文楽と愛国
カテゴリ:日記

 

 文楽を観に国立劇場へ。そして、そのまま劇場の会議室で取材。ヨーロッパから帰ったら記事にまとめる予定。

 

「愛国」という言葉がネット上に躍るようになって久しいけれど、国を愛することってなんだろうか。

 

 例えば、外国の政府や外国人にルサンチマンをぶつけることは、愛国ではないと思う。少なくとも俺にとってはそうだ(俺は中国政府が嫌いだけれど、それと愛国は関係ない)。俺はこの国に、この土地に、育まれてきた文化にもっと接続したい。俺らが知らないだけで、いろいろな場所にあるんだと思う。例えば、いろいろな町の伝統的なお祭りだってそうだろう。そうやって、自分たちの国の文化について学ぶことは(もちろん、その歴史についても)、「愛国」だと思うよ。

 

 例えば、義太夫の節回しや三味線は本当の意味での「邦楽」と呼べると思うけれど、接続できるひとってどれくらいいるんだろう。
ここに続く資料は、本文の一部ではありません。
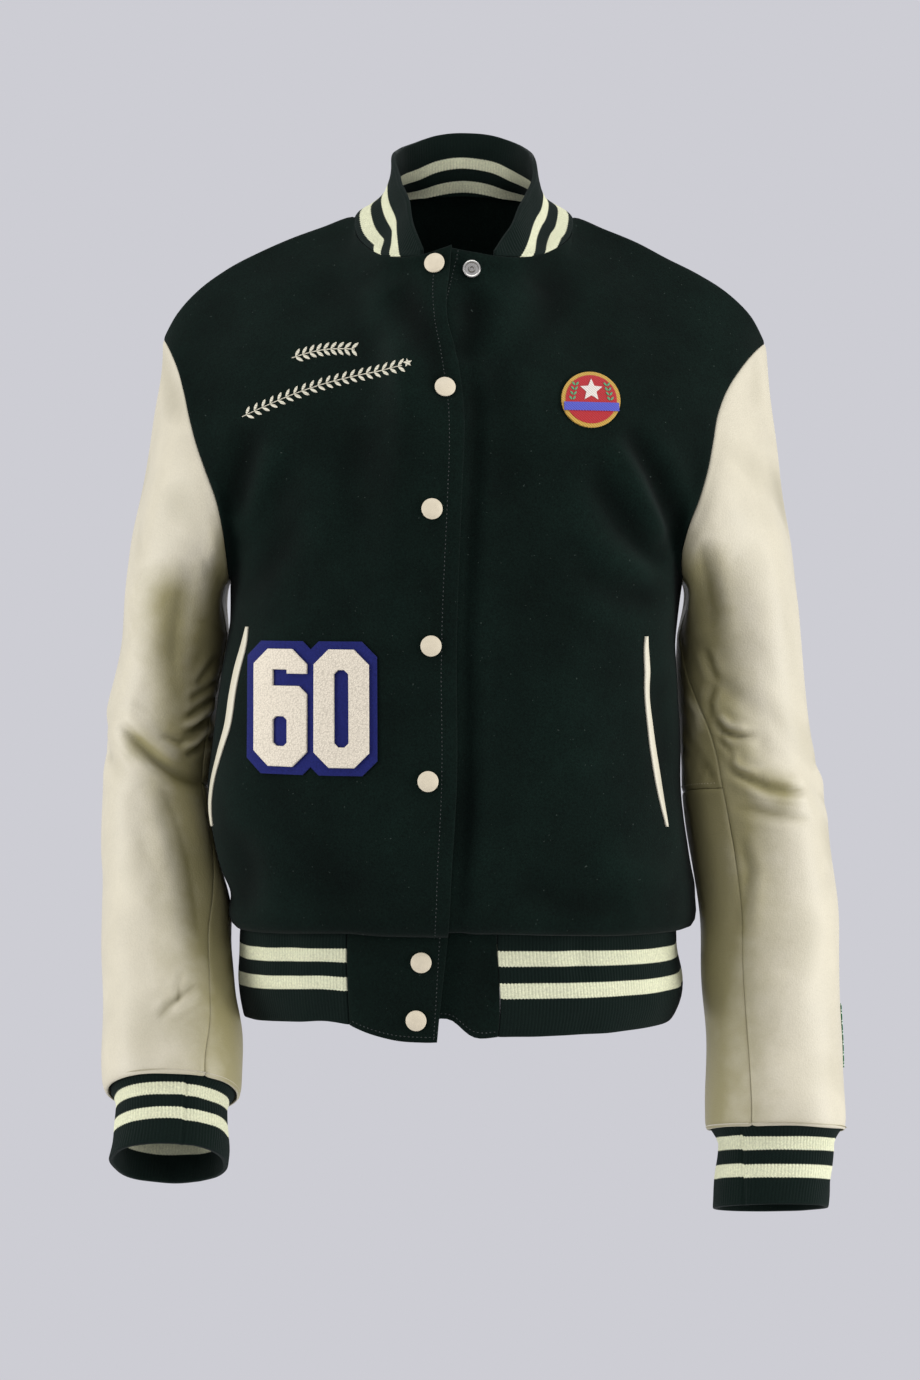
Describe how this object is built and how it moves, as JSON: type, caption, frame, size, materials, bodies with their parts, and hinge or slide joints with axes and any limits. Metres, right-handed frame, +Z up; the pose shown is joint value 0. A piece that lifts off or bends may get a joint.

明治維新によって、日本の音楽はドレミファソラシド、つまり平均律で教育されるようにになったのだという。それで断たれてしまった、「邦楽」との繋がりがあるように俺は感じる。それをどうにかして取り戻してみたいなと、俺は思う。

 

 ロックンロールっていう、外国からやってきた音楽を俺はやっているわけだけど、何年か前に、このまま外国の音楽の真似事だけをしてやっていくのは嫌だと思ったんだ。でも、ロックンロールって英語みたいなもので、最早世界共通の言語でもあるからさ。あとはどうやって自分たちの育んだものを流し込むのかっていうのが、世界に出て行くための何かになるような気がしたんだ。だけど、どう考えても、歌謡曲とか演歌以外に俺たちが普段から接続している邦楽はなかった(小学生のときにお祭りの太鼓を習ったりしたことがあるけれど)。それじゃいけないとうか、心もとないと思った。俺、本当に日本人だろうか?っていう、文化の面からみた根無し草感というか。まあ、そんなことを意識する人は少ないと思うのだけど。

 

 俺はもっと日本のことが知りたい。音楽だけではなくて。ある日突然、この国が出来上がったわけではなくて、時間をかけて、現在があるから。たとえばアイヌの文化に興味を持ったのも、そういう流れからなんだ。縄文に興味をもったのも、同じ。ここ数年のこと。

 

 もっともっと知りたいなと思う。学びたい。世界に出たときに胸を張って鳴らしたり、話したりしたいものね。5月27日。